Your goal
Restate word for word the lines of the data below, from the first through the one that has "cloth_wall(name, place, FRONT_LEG_COLUMNS, 20)".

Information provided
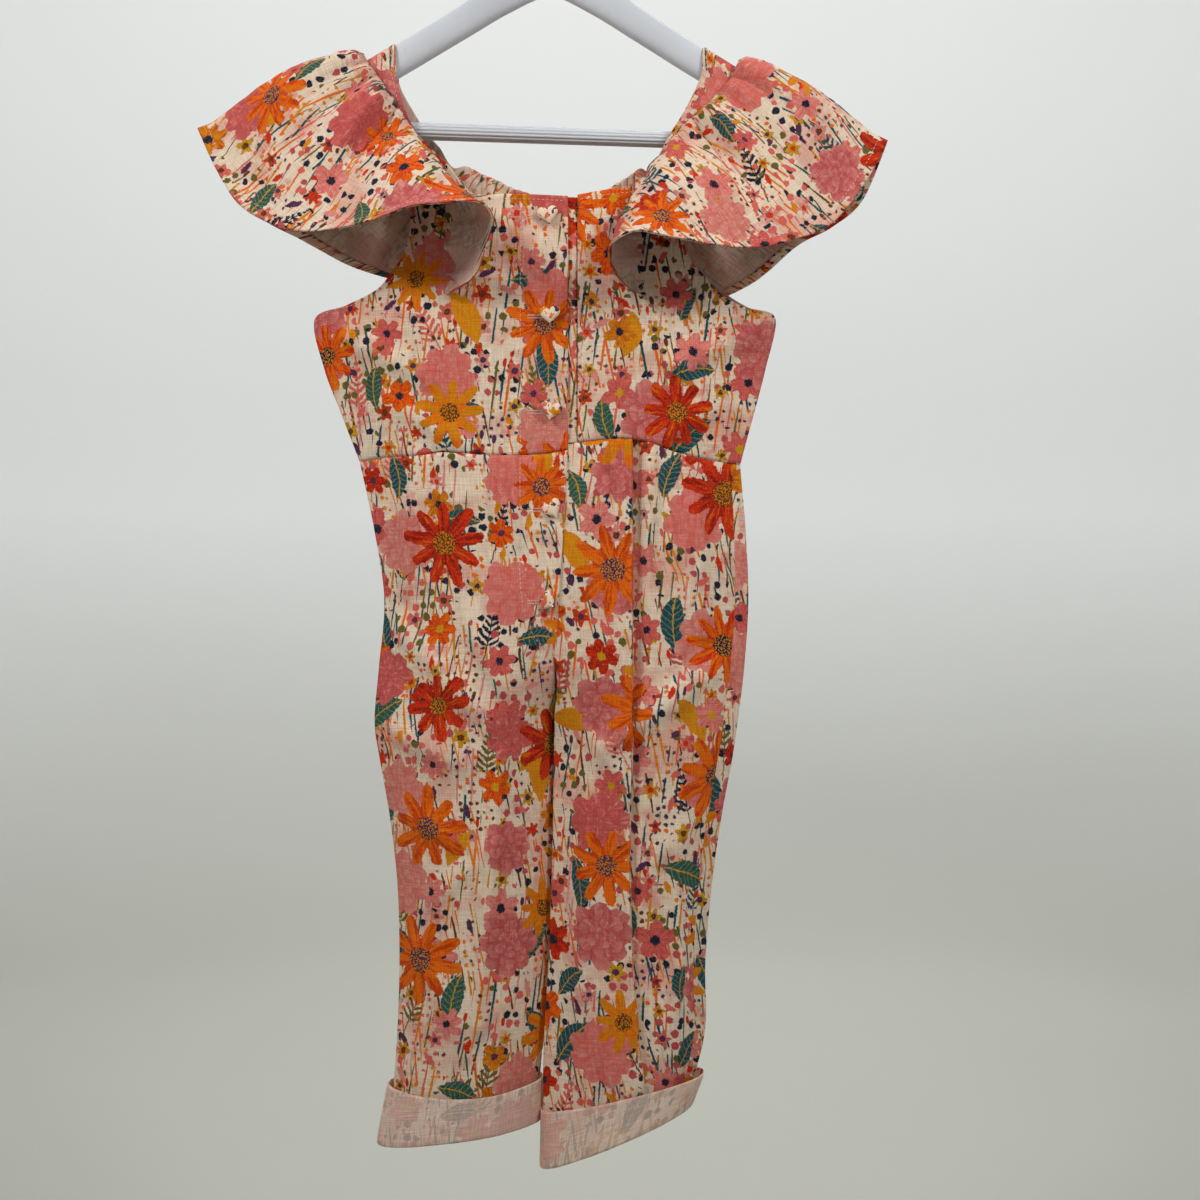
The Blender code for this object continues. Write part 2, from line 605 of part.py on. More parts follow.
def build_trouser_front(name, rows, waist, tuck):
    run = 1 if rows[0][0] < 0 else -1

    def place(u, v):
        share = u if run > 0 else 1 - u
        point, crease_x, under = leg_point(rows, share, v, -1, waist)
        fade = 0.35 + 0.65 * v
        miss = point.x - crease_x
        if tuck:
            lap = smooth(0.5 - miss / (2 * CREASE_HALF_STEP)) * math.exp(-abs(miss) / TUCK_REACH)
            recess = smooth((miss + 1.0) / 2.0) * smooth((14.0 - miss) / 8.0) * smooth((point.z + 500.0) / 60.0)
            point.y -= TUCK_HEIGHT_LEFT * fade * lap
            point.y += 2.0 * recess
        else:
            point.y -= CREASE_HEIGHT_RIGHT * fade * math.exp(-(miss / 7.0) ** 2)
        point.y += under * (1 - smooth((point.x - 15.0) / 45.0))
        return point

    cloth_wall(name, place, FRONT_LEG_COLUMNS, 20)


def build_trouser_back(name, rows):
    run = 1 if rows[0][0] < 0 else -1

    def place(u, v):
        share = 1 - u if run > 0 else u
        return leg_point(rows, share, v, 1, "back")[0]

    cloth_wall(name, place, 12, 20)


def build_cuff(name, rows):
    """The leg's end turned up: an outer wall, the fold below it and the start of the leg inside."""
    run = 1 if rows[0][0] < 0 else -1

    def place(u, v):
        outer_x, outer_z, inner_x, inner_z, front, back, sag = at_share(rows, 1 - v)
        turn = 2 * math.pi * u
        across = 0.5 - 0.5 * run * math.cos(turn)
        x = blend(outer_x, inner_x, across)
        z = blend(outer_z, inner_z, across) - sag * 4 * across * (1 - across)
        forward = math.sin(turn)
        depth = front if forward > 0 else back
        return Vector((x, -math.copysign(depth * abs(forward) ** CUFF_ROUNDNESS, forward), z))

    cloth_wall(name, place, 26, 9, closed=True, colour=WRONG_SIDE_COLOUR)


def heart_outline(turn):
    """A point on a heart's edge, one wide."""
    x = 16 * math.sin(turn) ** 3
    z = 13 * math.cos(turn) - 5 * math.cos(2 * turn) - 2 * math.cos(3 * turn) - math.cos(4 * turn)
    return Vector((x / 32, 0.0, (z + 2.5) / 32))


def build_button(name, x, z, turn):
    """A covered heart button, puffed out to the front and the back of its edge."""
    bm = bmesh.new()
    bmesh.ops.create_uvsphere(bm, u_segments=16, v_segments=5, radius=1.0)
    depth = body_depth(x, z, -1) + CLOTH / 2 + SEAM_GAP + BUTTON_THICKNESS / 2 + 0.3
    for vertex in bm.verts:
        rim = math.hypot(vertex.co.x, vertex.co.y)
        edge = heart_outline(math.atan2(vertex.co.x, vertex.co.y)) * rim ** 0.7
        flat = edge * BUTTON_WIDTH
        tilted_x = flat.x * math.cos(turn) - flat.z * math.sin(turn)
        tilted_z = flat.x * math.sin(turn) + flat.z * math.cos(turn)
        puff = vertex.co.z * BUTTON_THICKNESS / 2
        vertex.co = Vector((x + tilted_x, -depth - puff, z + tilted_z))
    add_object(name, bm, PRINT_COLOUR, 0.8)


def build_hanger_body():
    """The two arms in one: rings of a rounded section from tip to tip."""
    bm = bmesh.new()
    sides = 12
    places = 27
    bmesh.ops.create_cone(bm, cap_ends=True, segments=sides, radius1=1.0, radius2=1.0, depth=1.0)
    ring_edges = [e for e in bm.edges if abs(e.verts[0].co.z - e.verts[1].co.z) > 0.5]
    bmesh.ops.subdivide_edges(bm, edges=ring_edges, cuts=places - 2, use_grid_fill=True)
    left, right = HANGER_ARMS[0][0], HANGER_ARMS[-1][0]
    for vertex in bm.verts:
        along = vertex.co.z + 0.5
        x = blend(left, right, along)
        z, height = at_key(HANGER_ARMS, x)
        tip = min(along, 1 - along) * (places - 1)
        thickness = ARM_HALF_THICKNESS * (0.75 + 0.25 * smooth(tip / 2))
        y = thickness * math.copysign(abs(vertex.co.x) ** 0.75, vertex.co.x)
        z += height / 2 * math.copysign(abs(vertex.co.y) ** 0.85, vertex.co.y)
        vertex.co = Vector((x, y, z))
    add_object("hanger_body", bm, PAINT_COLOUR, 0.45)


def build_hanger_bar():
    """A round bar with grooves along it, its ends cut to the slope of the arms."""
    bm = bmesh.new()
    sides = BAR_RIBS * 2
    bmesh.ops.create_cone(bm, cap_ends=True, segments=sides, radius1=1.0, radius2=1.0, depth=1.0)
    for vertex in bm.verts:
        angle = math.atan2(vertex.co.y, vertex.co.x)
        rib = round(angle / (2 * math.pi) * sides) % 2
        radius = BAR_RADIUS - BAR_RIB_DEPTH * rib
        along = vertex.co.z + 0.5
        z = blend(BAR_LEFT_END[1], BAR_RIGHT_END[1], along) + radius * math.sin(angle)
        x = BAR_LEFT_END[0] if along < 0.5 else BAR_RIGHT_END[0]
        for _ in range(30):
            arm_z, height = at_key(HANGER_ARMS, x)
            x += 0.8 * (arm_z - height / 2 - z) * (-1 if along < 0.5 else 1)
        x += (SEAM_GAP + 0.3) * (1 if along < 0.5 else -1)
        vertex.co = Vector((x, radius * math.cos(angle), z))
    add_object("hanger_bar", bm, PAINT_COLOUR, 0.45)


def build_hook():
    """A bent wire hook that stands on the middle of the hanger."""
    foot_z = arm_top(HOOK_STEM_X) + SEAM_GAP
    centre_z = WIRE_RADIUS - HOOK_RADIUS
    path = [(HOOK_STEM_X, foot_z), (HOOK_STEM_X, foot_z + 6.0), (HOOK_STEM_X + 1.5, foot_z + 12.0)]
    start, end, steps = math.radians(-62), math.radians(205), 17
    for i in range(steps + 1):
        angle = blend(start, end, i / steps)
        path.append((HOOK_RADIUS * math.cos(angle), centre_z + HOOK_RADIUS * math.sin(angle)))
    curve = bpy.data.curves.new("hanger_hook", "CURVE")
    curve.dimensions = "3D"
    curve.bevel_depth = WIRE_RADIUS * MM
    curve.bevel_resolution = 3
    curve.use_fill_caps = True
    wire = curve.splines.new("POLY")
    wire.points.add(len(path) - 1)
    for point, (x, z) in zip(wire.points, path):
        point.co = (x * MM, 0.0, z * MM, 1.0)
    curve.materials.append(make_material("hanger_hook_finish", WIRE_COLOUR, 0.35, 1.0))
    obj = bpy.data.objects.new("hanger_hook", curve)
    bpy.context.scene.collection.objects.link(obj)


clear_scene()
build_hanger_body()
build_hanger_bar()
build_hook()
build_bodice_front("front_right", FRONT_RIGHT, "right", lambda x: 0.0)
build_bodice_front("front_left", FRONT_LEFT, "left", under_drop)
build_placket_under()
build_back()
build_strap("strap_right", STRAP_RIGHT, STRAP_RIGHT_BACK, ("front_right", FRONT_RIGHT))
build_strap("strap_left", STRAP_LEFT, STRAP_LEFT_BACK, ("front_left", FRONT_LEFT))
build_ruffle("ruffle_right", RUFFLE_RIGHT)
build_ruffle("ruffle_left", RUFFLE_LEFT)
build_trouser_front("trouser_front_right", LEG_RIGHT, "right", tuck=False)
build_trouser_front("trouser_front_left", LEG_LEFT, "left", tuck=True)
build_trouser_back("trouser_back_right", LEG_RIGHT)
build_trouser_back("trouser_back_left", LEG_LEFT)
build_cuff("cuff_right", CUFF_RIGHT)
build_cuff("cuff_left", CUFF_LEFT)
for number, (button_x, button_z, button_turn) in enumerate(BUTTONS, start=1):
    build_button(f"button_{number}", button_x, button_z, button_turn)
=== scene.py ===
# A child's linen jumpsuit with flutter sleeves, on a painted wooden hanger.
# Tables are in millimetres: X to the right as the front is seen, Y away from it, Z up, from the
# inside of the hook's top. Right and left are the wearer's.
import math
import bmesh
import bpy
import numpy as np
from mathutils import Matrix, Vector, noise


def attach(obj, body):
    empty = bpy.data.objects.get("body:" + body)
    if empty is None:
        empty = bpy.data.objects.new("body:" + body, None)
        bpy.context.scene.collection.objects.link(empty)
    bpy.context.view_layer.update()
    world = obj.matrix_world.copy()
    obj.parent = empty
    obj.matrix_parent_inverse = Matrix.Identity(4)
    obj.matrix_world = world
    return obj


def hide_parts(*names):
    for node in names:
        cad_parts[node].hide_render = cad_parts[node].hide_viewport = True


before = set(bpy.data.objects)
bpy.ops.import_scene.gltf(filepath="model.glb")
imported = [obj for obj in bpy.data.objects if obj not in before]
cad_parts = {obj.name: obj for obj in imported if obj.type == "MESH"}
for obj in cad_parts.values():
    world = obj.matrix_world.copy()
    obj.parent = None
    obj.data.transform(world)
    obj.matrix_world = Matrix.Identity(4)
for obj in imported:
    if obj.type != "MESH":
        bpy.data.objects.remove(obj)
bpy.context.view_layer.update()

# Camera and studio. The camera stands level, 1.15 m in front of the cloth. The floor is a
# plain pale one that curves up into a round wall, and large soft lights stand above it.
CAMERA_PLACE = (0.039, -1.150, -0.546)
CAMERA_LENS = 45.99
STUDIO_FLOOR_Z = -1.32
STUDIO_FLAT = 2.3
STUDIO_CURVE = 1.4
STUDIO_WALL = 2.6
STUDIO_STEPS = 12
STUDIO_SIDES = 96
# Below the next height the wall's paint darkens down to the floor's colour: painted shade on the lower
# wall, over a darker floor.
STUDIO_PAINTED_SHADE_TOP = -0.25
STUDIO_WALL_COLOUR = (0.86, 0.87, 0.86, 1.0)
STUDIO_FLOOR_AND_SHADE_COLOUR = (0.44, 0.44, 0.385, 1.0)
LIGHTS = [
    # name, place, aim, size, watts, spread in degrees
    ("light_key", (1.0, -1.0, 0.45), (0.0, 0.0, -0.40), 0.4, 3.2, 90.0),
    ("light_fill", (-1.15, -1.0, 0.5), (0.0, 0.0, -0.40), 0.4, 3.8, 90.0),
    ("light_top", (0.2, 0.3, 1.7), (0.0, 0.0, -0.4), 1.4, 3.0, 180.0),
    ("light_back", (0.4, 2.2, 0.6), (0.0, 0.0, -0.5), 1.8, 12.0, 180.0),
    ("light_wall", (0.0, 0.9, 2.0), (0.0, 3.7, 0.3), 2.0, 60.0, 180.0),
]

bpy.context.scene.view_settings.view_transform = "Standard"
camera = bpy.data.objects.new("camera", bpy.data.cameras.new("camera"))
camera.data.lens = CAMERA_LENS
camera.data.sensor_width = 36.0
camera.location = CAMERA_PLACE
camera.rotation_euler = (math.radians(90), 0, 0)
bpy.context.scene.collection.objects.link(camera)
bpy.context.scene.camera = camera

for light_name, place, aim, size, watts, spread in LIGHTS:
    lamp = bpy.data.lights.new(light_name, "AREA")
    lamp.size = size
    lamp.energy = watts
    lamp.spread = math.radians(spread)
    light = bpy.data.objects.new(light_name, lamp)
    light.location = place
    light.rotation_euler = (Vector(aim) - Vector(place)).to_track_quat("-Z", "Y").to_euler()
    light.visible_camera = False
    bpy.context.scene.collection.objects.link(light)

world = bpy.data.worlds.new("studio_air")
world.use_nodes = True
world.node_tree.nodes["Background"].inputs["Color"].default_value = (0.93, 0.95, 1.0, 1.0)
world.node_tree.nodes["Background"].inputs["Strength"].default_value = 0.33
bpy.context.scene.world = world

OBJECT_PLACES = 3


class Signal:
    """A shader node's output, which takes part in sums and comparisons as a number does."""

    def __init__(self, socket):
        self.socket = socket

    def __add__(self, other):
        return calc("ADD", self, other)

    def __sub__(self, other):
        return calc("SUBTRACT", self, other)

    def __rsub__(self, other):
        return calc("SUBTRACT", other, self)

    def __mul__(self, other):
        return calc("MULTIPLY", self, other)

    def __truediv__(self, other):
        return calc("DIVIDE", self, other)

    def __lt__(self, other):
        return calc("LESS_THAN", self, other)

    def __gt__(self, other):
        return calc("GREATER_THAN", self, other)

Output
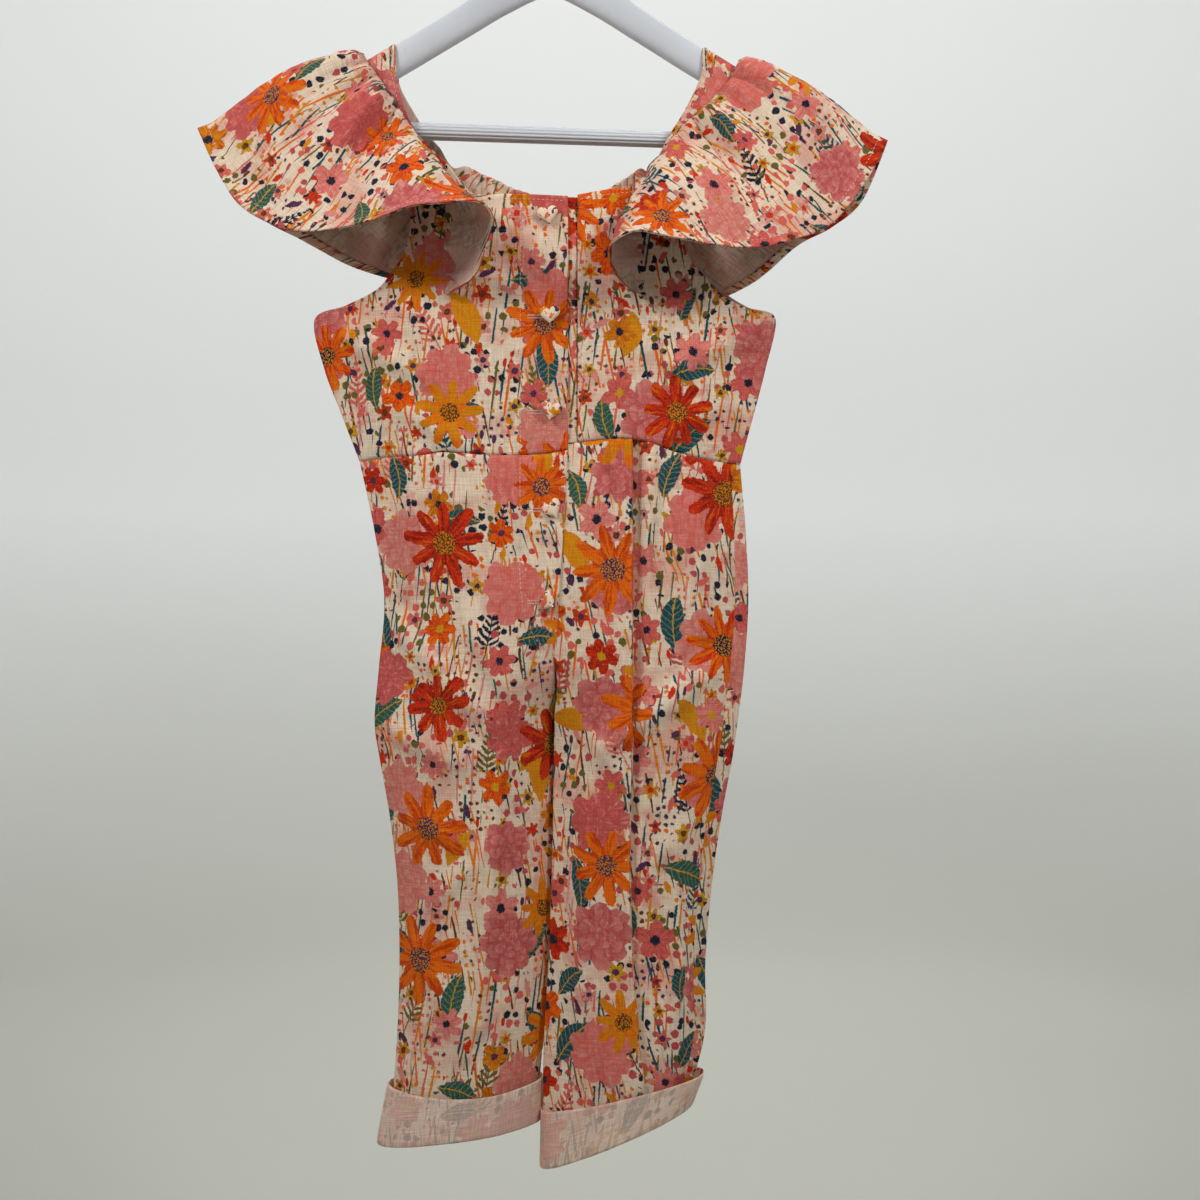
The Blender code for this object continues. Write part 2, from line 605 of part.py on. More parts follow.
def build_trouser_front(name, rows, waist, tuck):
    run = 1 if rows[0][0] < 0 else -1

    def place(u, v):
        share = u if run > 0 else 1 - u
        point, crease_x, under = leg_point(rows, share, v, -1, waist)
        fade = 0.35 + 0.65 * v
        miss = point.x - crease_x
        if tuck:
            lap = smooth(0.5 - miss / (2 * CREASE_HALF_STEP)) * math.exp(-abs(miss) / TUCK_REACH)
            recess = smooth((miss + 1.0) / 2.0) * smooth((14.0 - miss) / 8.0) * smooth((point.z + 500.0) / 60.0)
            point.y -= TUCK_HEIGHT_LEFT * fade * lap
            point.y += 2.0 * recess
        else:
            point.y -= CREASE_HEIGHT_RIGHT * fade * math.exp(-(miss / 7.0) ** 2)
        point.y += under * (1 - smooth((point.x - 15.0) / 45.0))
        return point

    cloth_wall(name, place, FRONT_LEG_COLUMNS, 20)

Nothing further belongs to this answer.